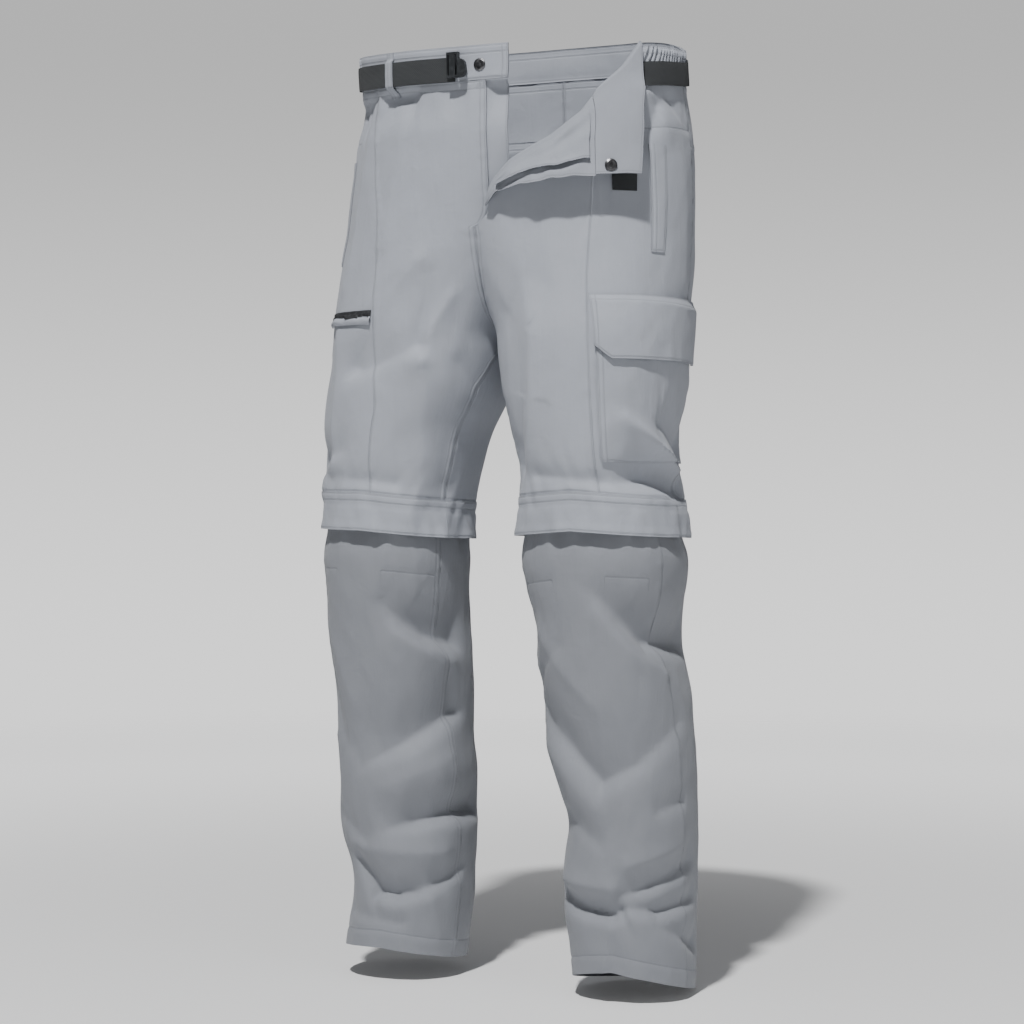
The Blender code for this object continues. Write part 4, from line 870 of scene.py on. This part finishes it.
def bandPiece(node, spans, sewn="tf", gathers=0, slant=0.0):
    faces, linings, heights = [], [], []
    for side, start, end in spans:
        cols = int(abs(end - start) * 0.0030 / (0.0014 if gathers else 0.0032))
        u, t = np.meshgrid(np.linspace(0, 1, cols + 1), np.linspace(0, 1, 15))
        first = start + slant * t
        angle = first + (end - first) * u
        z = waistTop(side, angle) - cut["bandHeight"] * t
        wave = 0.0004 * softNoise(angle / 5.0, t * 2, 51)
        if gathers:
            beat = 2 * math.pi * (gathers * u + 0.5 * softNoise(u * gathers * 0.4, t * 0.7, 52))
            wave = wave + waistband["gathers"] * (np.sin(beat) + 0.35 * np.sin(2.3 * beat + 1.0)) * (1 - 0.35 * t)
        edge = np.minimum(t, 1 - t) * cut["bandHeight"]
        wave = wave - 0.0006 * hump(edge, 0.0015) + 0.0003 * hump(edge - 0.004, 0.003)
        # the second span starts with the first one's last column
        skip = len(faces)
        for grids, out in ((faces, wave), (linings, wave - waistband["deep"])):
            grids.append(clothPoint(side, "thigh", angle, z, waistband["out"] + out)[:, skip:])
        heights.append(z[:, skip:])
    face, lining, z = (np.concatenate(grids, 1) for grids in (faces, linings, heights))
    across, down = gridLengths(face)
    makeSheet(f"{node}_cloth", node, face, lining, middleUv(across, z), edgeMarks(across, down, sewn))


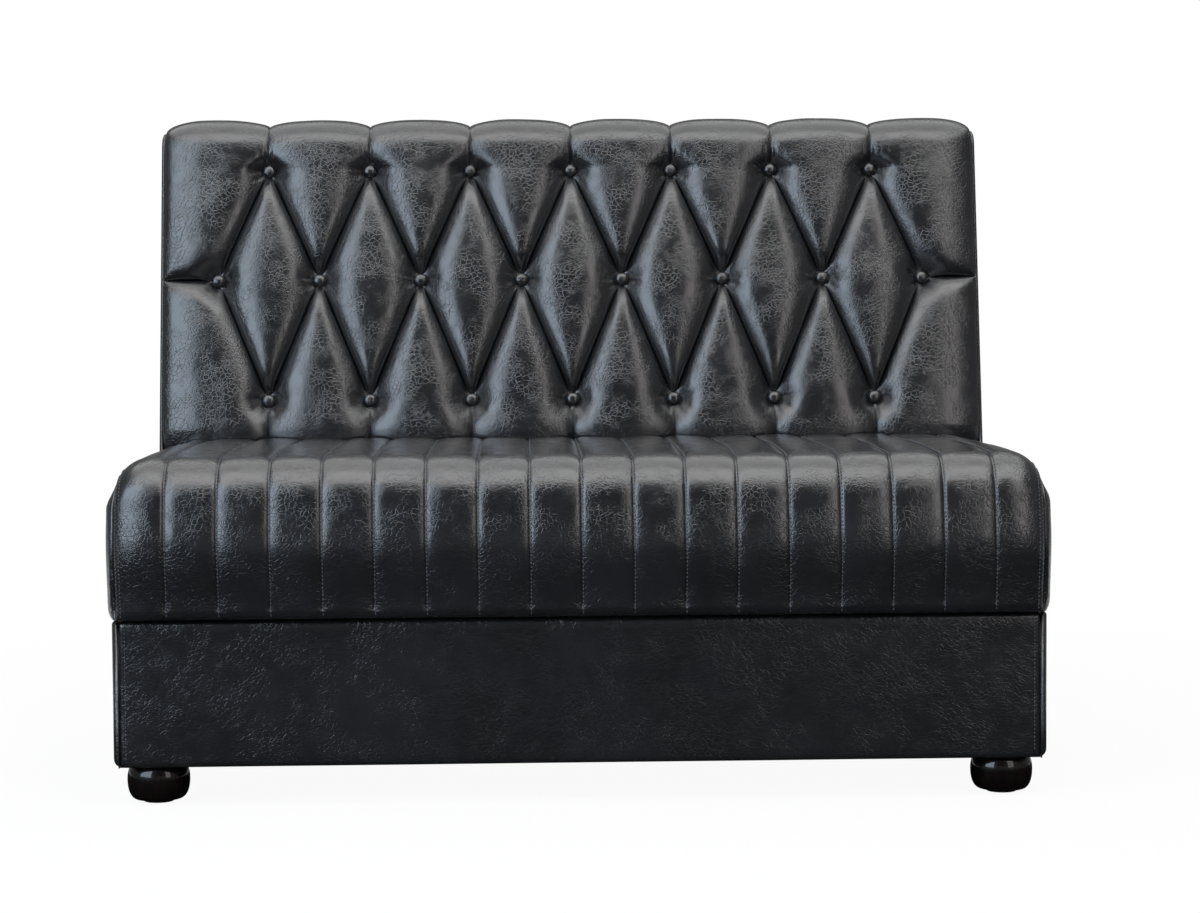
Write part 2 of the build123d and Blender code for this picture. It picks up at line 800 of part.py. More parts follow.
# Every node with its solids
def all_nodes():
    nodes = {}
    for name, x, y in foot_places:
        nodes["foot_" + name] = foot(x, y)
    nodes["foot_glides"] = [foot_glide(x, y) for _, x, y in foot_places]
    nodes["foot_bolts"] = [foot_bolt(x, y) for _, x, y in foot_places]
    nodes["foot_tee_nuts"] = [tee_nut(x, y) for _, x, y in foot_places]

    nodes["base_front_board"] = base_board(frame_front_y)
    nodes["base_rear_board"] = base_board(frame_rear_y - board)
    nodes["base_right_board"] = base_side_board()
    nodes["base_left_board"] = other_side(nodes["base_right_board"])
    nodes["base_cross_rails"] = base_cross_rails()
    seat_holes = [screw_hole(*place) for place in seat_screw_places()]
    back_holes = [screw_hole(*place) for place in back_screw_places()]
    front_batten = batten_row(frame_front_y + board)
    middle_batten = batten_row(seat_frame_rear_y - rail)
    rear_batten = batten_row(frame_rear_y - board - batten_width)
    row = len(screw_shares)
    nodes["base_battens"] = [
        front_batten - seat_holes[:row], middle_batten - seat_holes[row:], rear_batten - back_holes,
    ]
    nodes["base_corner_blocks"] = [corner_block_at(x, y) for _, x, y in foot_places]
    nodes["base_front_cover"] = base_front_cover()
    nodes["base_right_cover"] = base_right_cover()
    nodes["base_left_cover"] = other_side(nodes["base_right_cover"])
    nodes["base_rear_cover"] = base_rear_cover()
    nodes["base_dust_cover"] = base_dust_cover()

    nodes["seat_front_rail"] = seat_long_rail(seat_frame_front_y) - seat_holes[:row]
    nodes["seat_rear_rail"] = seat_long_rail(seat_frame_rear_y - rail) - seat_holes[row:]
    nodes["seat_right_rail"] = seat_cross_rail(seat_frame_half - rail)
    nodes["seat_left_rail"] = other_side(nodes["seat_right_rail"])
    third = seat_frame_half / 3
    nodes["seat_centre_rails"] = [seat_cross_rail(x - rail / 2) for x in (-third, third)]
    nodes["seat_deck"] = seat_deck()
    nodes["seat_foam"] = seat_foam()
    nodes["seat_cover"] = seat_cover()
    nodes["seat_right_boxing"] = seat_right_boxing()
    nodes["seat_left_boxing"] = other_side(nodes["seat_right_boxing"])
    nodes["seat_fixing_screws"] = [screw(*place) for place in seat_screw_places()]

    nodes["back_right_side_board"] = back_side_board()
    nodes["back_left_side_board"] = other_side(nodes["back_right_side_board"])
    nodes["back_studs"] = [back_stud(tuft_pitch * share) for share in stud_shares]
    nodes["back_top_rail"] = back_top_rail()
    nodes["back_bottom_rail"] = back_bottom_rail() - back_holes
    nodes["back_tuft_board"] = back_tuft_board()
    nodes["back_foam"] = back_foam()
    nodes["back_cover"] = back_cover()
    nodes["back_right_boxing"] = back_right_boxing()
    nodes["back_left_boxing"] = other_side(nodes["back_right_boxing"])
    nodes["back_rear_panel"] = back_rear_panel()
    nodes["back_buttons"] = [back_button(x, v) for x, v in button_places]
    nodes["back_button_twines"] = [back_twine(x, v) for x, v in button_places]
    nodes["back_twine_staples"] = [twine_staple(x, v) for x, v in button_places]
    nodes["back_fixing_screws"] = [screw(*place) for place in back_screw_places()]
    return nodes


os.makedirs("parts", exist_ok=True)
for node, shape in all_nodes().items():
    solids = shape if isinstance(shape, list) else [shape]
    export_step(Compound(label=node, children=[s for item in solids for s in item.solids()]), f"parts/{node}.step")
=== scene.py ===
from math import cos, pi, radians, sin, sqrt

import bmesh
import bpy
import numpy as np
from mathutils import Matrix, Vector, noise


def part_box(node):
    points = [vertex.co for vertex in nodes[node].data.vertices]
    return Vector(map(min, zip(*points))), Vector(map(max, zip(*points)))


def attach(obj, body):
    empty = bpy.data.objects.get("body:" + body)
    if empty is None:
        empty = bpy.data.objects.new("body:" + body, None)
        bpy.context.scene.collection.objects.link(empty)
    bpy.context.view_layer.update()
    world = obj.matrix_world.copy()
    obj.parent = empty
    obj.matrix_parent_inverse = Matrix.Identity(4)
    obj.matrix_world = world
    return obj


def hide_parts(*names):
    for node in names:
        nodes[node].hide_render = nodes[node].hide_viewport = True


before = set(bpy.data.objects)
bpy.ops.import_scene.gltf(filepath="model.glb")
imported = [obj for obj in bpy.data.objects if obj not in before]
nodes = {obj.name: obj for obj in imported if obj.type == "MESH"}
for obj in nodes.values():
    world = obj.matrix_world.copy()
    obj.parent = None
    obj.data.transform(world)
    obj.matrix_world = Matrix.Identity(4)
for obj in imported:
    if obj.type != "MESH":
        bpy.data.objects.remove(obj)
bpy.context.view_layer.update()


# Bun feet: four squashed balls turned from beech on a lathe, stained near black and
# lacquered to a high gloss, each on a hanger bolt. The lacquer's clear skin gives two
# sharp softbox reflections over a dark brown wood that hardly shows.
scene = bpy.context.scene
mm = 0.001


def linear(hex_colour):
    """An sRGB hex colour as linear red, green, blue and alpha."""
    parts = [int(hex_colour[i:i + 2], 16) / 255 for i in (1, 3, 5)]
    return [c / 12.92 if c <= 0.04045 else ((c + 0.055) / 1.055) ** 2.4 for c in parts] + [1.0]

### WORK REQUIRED
Your task is to extract exactly the lines starting at the line with "return nodes" and ending at the line with "for node in", including both ends, and no other lines.

### RESULT OF THIS EXERCISE
    return nodes


os.makedirs("parts", exist_ok=True)
for node, shape in all_nodes().items():
    solids = shape if isinstance(shape, list) else [shape]
    export_step(Compound(label=node, children=[s for item in solids for s in item.solids()]), f"parts/{node}.step")
=== scene.py ===
from math import cos, pi, radians, sin, sqrt

import bmesh
import bpy
import numpy as np
from mathutils import Matrix, Vector, noise


def part_box(node):
    points = [vertex.co for vertex in nodes[node].data.vertices]
    return Vector(map(min, zip(*points))), Vector(map(max, zip(*points)))


def attach(obj, body):
    empty = bpy.data.objects.get("body:" + body)
    if empty is None:
        empty = bpy.data.objects.new("body:" + body, None)
        bpy.context.scene.collection.objects.link(empty)
    bpy.context.view_layer.update()
    world = obj.matrix_world.copy()
    obj.parent = empty
    obj.matrix_parent_inverse = Matrix.Identity(4)
    obj.matrix_world = world
    return obj


def hide_parts(*names):
    for node in names:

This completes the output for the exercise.